Morocco ignores COVID-19 vaccination

Morocco ignores the vaccination of undocumented migrants in the country, even though it is one of the first countries to have a vaccination program in Africa. There was no official decision on the matter, even though tens of thousands of legal foreign residents have been vaccinated, according to a statement from an official from the Ministry of Health responsible for the vaccination campaign.

The COVID-19 pandemic has ravaged Morocco’s tourism sector and led to reduced industrial exports. The country hopes the inoculation program will help its economy recover.

Its vaccination rate of 14 doses per 100 people has surpassed the much richer France and Italy.

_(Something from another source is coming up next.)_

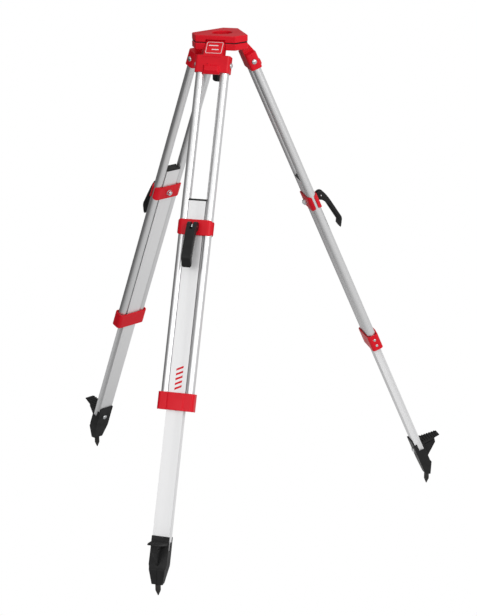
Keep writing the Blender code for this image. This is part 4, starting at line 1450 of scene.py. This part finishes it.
    def bolt_mesh(self) -> Mesh:
        """The domed bolt, from the leg's inner side."""
        base = -self.inner + GAP
        height, socket_radius = 0.0050, 0.0026
        profile = [*domed_head(0.0070, height, base), (self.bolt, base), (self.bolt, -0.012),
                   (0.0, -0.012)]
        socket = rod(socket_radius, 0.004, Along.X, (base + height, 0.0, 0.0), 6)
        mesh = combined(turned(profile, Along.X), cuts=[socket])
        mesh.transform(Matrix.Rotation(math.pi, 4, "Z"))
        return shaded(mesh, 35.0)

    def spike_mesh(self) -> Mesh:
        """The steel point, its tip on the floor."""
        nose = [(0.0014 * math.cos(turn), 0.0013 - 0.0013 * math.sin(turn))
                for turn in (i * math.pi / 12 for i in range(1, 7))]
        mesh = turned([(0.0, self.spike_length), (self.shank, self.spike_length),
                       (self.shank, self.spike_shoulder),
                       (self.spike - 0.0004, self.spike_shoulder),
                       (self.spike, self.spike_shoulder - 0.0004), (self.spike, 0.0145),
                       (self.spike - 0.0003, 0.0133), (0.0014, 0.0013), *nose])
        mesh.transform(self.upright())
        return shaded(mesh, 30.0)

    def build(self) -> None:
        """Build and dress the foot's pieces."""
        leg = self.leg
        Stand(self.place(), f"{leg}_foot").dress_leg(
            leg, "lower_leg", ("shoe", self.body(), BLACK_NYLON, "foot"),
            ("pedal_teeth", self.pedal_teeth(), BLACK_NYLON),
            ("web_rib", self.web_rib(), BLACK_NYLON),
            ("shoe_bolt", self.bolt_mesh(), ZINC, "foot_bolt"),
            ("steel_spike", self.spike_mesh(), DARK_SPIKE, "spike"))


# ---------------------------------------------------------------- studio

@dataclass(frozen=True)
class Lamp:
    """A soft area light that faces the tripod."""

    name: str
    place: tuple[float, float, float]
    size: tuple[float, float]
    power: float
    colour: Colour = (1.0, 1.0, 1.0)

    def build(self, aim: Vector) -> None:
        """Add the light to the scene, aimed at a point."""
        data = bpy.data.lights.new(self.name, "AREA")
        data.shape = "RECTANGLE"
        data.size, data.size_y = self.size
        data.energy = self.power
        data.color = self.colour
        lamp = bpy.data.objects.new(self.name, data)
        lamp.location = self.place
        lamp.rotation_euler = (aim - lamp.location).to_track_quat("-Z", "Y").to_euler()
        bpy.context.scene.collection.objects.link(lamp)


@dataclass
class Studio:
    """A white floor, soft lights and the camera."""

    lens: float = 135.88
    camera_from_axis: tuple[float, float, float] = (1.3637, -4.2788, 2.0129)
    camera_pan: float = 17.2377
    camera_tilt: float = 17.966
    camera_roll: float = -0.584
    floor_half: float = 30.0
    bright_side: tuple[float, float, float] = (0.85, -0.40, 0.20)
    floor_span: Point = (-1.6, 0.6)
    floor_glow: Point = (0.12, 0.66)
    world_span: Point = (-0.75, 0.25)
    world_glow: Point = (0.18, 0.70)
    lamps: tuple[Lamp, ...] = (
        Lamp("key_right", (3.4, -2.6, 3.2), (2.2, 2.6), 78.0),
        Lamp("front_fill", (-0.6, -4.6, 2.2), (2.6, 2.2), 26.0),
        Lamp("top_soft", (0.2, 0.4, 4.2), (3.0, 3.0), 10.0),
        Lamp("back_left", (-3.2, 2.6, 2.6), (1.6, 2.4), 3.0),
    )

    def seen_white(self, board: NodeBoard, otherwise: Socket) -> Socket:
        """Return a strength that is plain white to the eye and something else to the metal."""
        seen = board.add("ShaderNodeLightPath").outputs["Is Camera Ray"]
        mixed = board.add("ShaderNodeMix", {"Factor": seen, "A": otherwise, "B": 1.0},
                          data_type="FLOAT")
        return mixed.outputs["Result"]

    def floor(self) -> None:
        """Lay the white floor, which is dim on the left where the metal mirrors it."""
        mesh = block((self.floor_half, self.floor_half, 0.005), (0.0, 0.0, -0.005 - 0.0002))
        made = bpy.data.materials.new("white_floor")
        made.use_nodes = True
        board = NodeBoard(made.node_tree)
        shader = made.node_tree.nodes["Principled BSDF"]
        spot = board.add("ShaderNodeTexCoord").outputs["Object"]
        parts = board.add("ShaderNodeSeparateXYZ", {"Vector": spot})
        side = board.fade(parts.outputs["X"], self.floor_span, self.floor_glow)
        shader.inputs["Base Color"].default_value = (0.0, 0.0, 0.0, 1.0)
        shader.inputs["Specular IOR Level"].default_value = 0.0
        shader.inputs["Emission Color"].default_value = (1.0, 1.0, 1.0, 1.0)
        board.link(self.seen_white(board, side), shader.inputs["Emission Strength"])
        made.cycles.emission_sampling = "NONE"
        mesh.materials.append(made)
        floor = bpy.data.objects.new("studio_floor", mesh)
        bpy.context.scene.collection.objects.link(floor)

    def world(self) -> None:
        """Light the room, bright in front and dark at the back left, for the metal's edges."""
        world = bpy.data.worlds.new("studio")
        bpy.context.scene.world = world
        world.use_nodes = True
        board = NodeBoard(world.node_tree)
        background = world.node_tree.nodes["Background"]
        direction = board.add("ShaderNodeTexCoord").outputs["Generated"]
        bright = board.add("ShaderNodeVectorMath", {0: direction, 1: self.bright_side},
                           operation="DOT_PRODUCT").outputs["Value"]
        side = board.fade(bright, self.world_span, self.world_glow)
        background.inputs["Color"].default_value = (1.0, 1.0, 1.0, 1.0)
        board.link(self.seen_white(board, side), background.inputs["Strength"])

    def camera(self) -> None:
        """Add the camera, placed from the head's upright axis."""
        data = bpy.data.cameras.new("camera")
        data.lens = self.lens
        data.sensor_width = 36.0
        data.sensor_fit = "HORIZONTAL"
        camera = bpy.data.objects.new("camera", data)
        axis = head_place().to_translation()
        across, back, height = self.camera_from_axis
        camera.matrix_world = (
            shift(axis.x + across, axis.y + back, height)
            @ spin(self.camera_pan)
            @ spin(90.0 - self.camera_tilt, "X")
            @ spin(self.camera_roll))
        bpy.context.scene.collection.objects.link(camera)
        bpy.context.scene.camera = camera

    def build(self) -> None:
        """Build the whole studio."""
        self.camera()
        self.world()
        self.floor()
        aim = Vector((0.0, 0.0, 0.7))
        for lamp in self.lamps:
            lamp.build(aim)
        bpy.context.scene.view_settings.view_transform = "Standard"


def main() -> None:
    """Build the tripod's looks in order, and the studio round it."""
    logging.basicConfig(level=logging.INFO, format="%(name)s: %(message)s")
    Studio().build()
    Head().build()
    CentringScrew().build()
    for leg in LEG_NAMES:
        UpperLeg(leg).build()
        LowerLeg(leg).build()
        ClampLever(leg).build()
        Foot(leg).build()


if __name__ == "__main__":
    main()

So far, the program has focused on doctors, other key workers, the elderly and those with chronic illnesses, but the government has a stated goal of achieving herd immunity this summer.

It has received 8.5 million doses, including 7 million from AstraZeneca and 1 million from China’s Sinopharm, and is also expected to approve Russia’s Sputnik vaccine.

“As the demand for vaccines exceeds the supply (globally), we made sure to anticipate our needs and maintain the vaccine supply without interruption,” said official Abdelhakim Yahyane.

Some groups that promote the rights of immigrants said that it can be expensive to miss undocumented migrants.

“The cost of not including undocumented migrants in the vaccination campaign is higher than the cost of the vaccine,” said Younes Faudel, head of the Papiers pour Tous group.

Morocco, located 14 kilometers from Spain across the Strait of Gibraltar, has long been home to a large group of African migrants who want to reach Europe.

Although it has provided housing for more than 50,000 of them since 2013 as part of a broader effort to build sub-Saharan alliances, a large number remain without formal paperwork.

“We all take the same buses and taxis and go to the same restaurants and markets,” said Franck Iyanka, a Congolese citizen of the ODT union, urging the authorities to include undocumented migrants in their plans.

His union is one of several groups in Morocco that joined last week to urge the state to extend its residence to more migrants by issuing temporary documentation.

There are no official figures for the number of undocumented migrants in Morocco. Iyanka said there were at least 20,000.

Conde Cema, a Guinean security guard in Rabat who has already unsuccessfully tried to cross to Europe twice, said he wanted to be vaccinated but could not because his residence permit had expired and his employer had not renewed his employment contract.

“I am willing to take the vaccine but without a valid residence card number I can not register for it,” says the 36-year-old, who has an 11-month-old baby.